By Mark Tosczak
Cone Health and Randolph Health announced Thursday they were ending talks to merge the two systems after 15 months of discussion.
About a month ago it became apparent that Cone would probably not agree to acquire the Asheboro-based system, which is anchored by a 145-bed hospital, said Randolph Health CEO Steve Eblin. The system then started contacting other potential merger partners.
Eblin declined to put any kind of a timeline on further talks and didn’t say who those potential partners might be, but said Randolph is committed to finding a larger partner.
“We want to move at a fast pace,” he said. “It’s just the right thing to do for the community and the organization.”
Cone, which still has a management agreement with Randolph, had to choose between expending capital and time on a merger with Randolph, or on other strategic priorities — especially an ongoing effort to provide health care based on the overall health of the population, rather than the traditional fee-for-service approach.
“We’re on kind of a pioneering path, which is not an easy path,” Cone Health CEO Terry Akin said. “It means that we don’t have a lot of discretionary headroom when it comes to resources.
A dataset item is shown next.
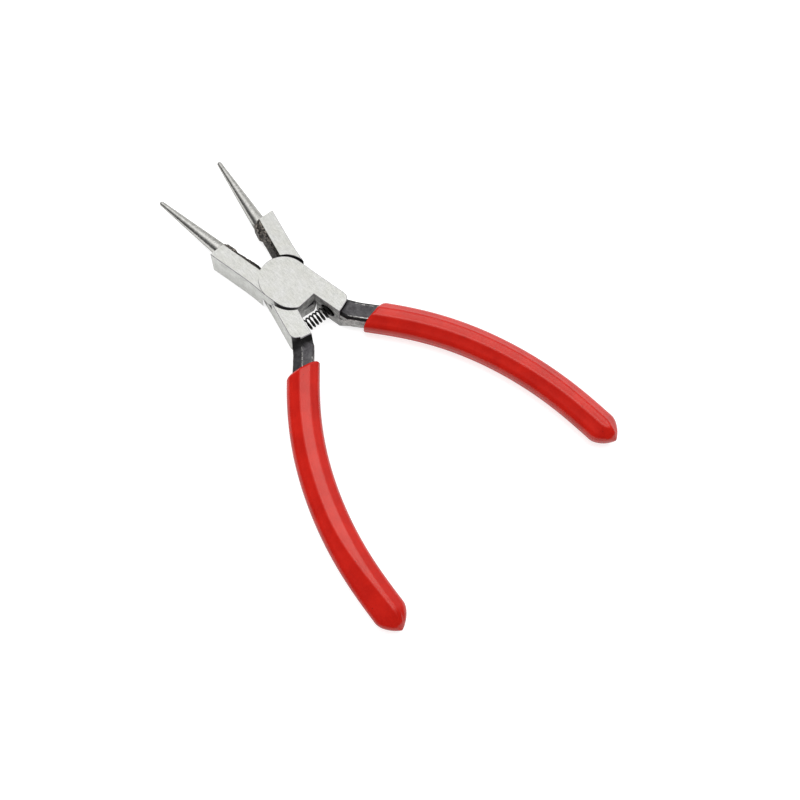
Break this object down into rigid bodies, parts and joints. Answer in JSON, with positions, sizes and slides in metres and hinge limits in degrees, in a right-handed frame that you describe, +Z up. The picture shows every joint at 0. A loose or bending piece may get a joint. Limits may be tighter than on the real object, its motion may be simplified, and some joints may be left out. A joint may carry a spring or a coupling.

And we have to be very careful and selective about how we use those finite resources.”
Small, rural hospitals across the country are finding their margins squeezed by several trends. Perhaps the biggest factor is the growing portion of patients covered by Medicaid or Medicare, which doesn’t pay as well as private insurance, or who don’t have insurance at all.
A shift toward more outpatient procedures has also strained hospitals, as those services typically don’t pay as much as those involving patients who stay overnight.
“This model doesn’t work in health care anymore,” Eblin said. “We’re committed to finding a larger partner.”
He maintained Randolph Health is in no imminent financial danger. For the fiscal year that ended September 2016, the most recent for which a federal tax return is available, the hospital recorded a $4.2 million loss on total revenues of $113.7 million, down from a $2.6 million profit on revenues of $123.1 million the year before. Returns from last year aren’t yet available.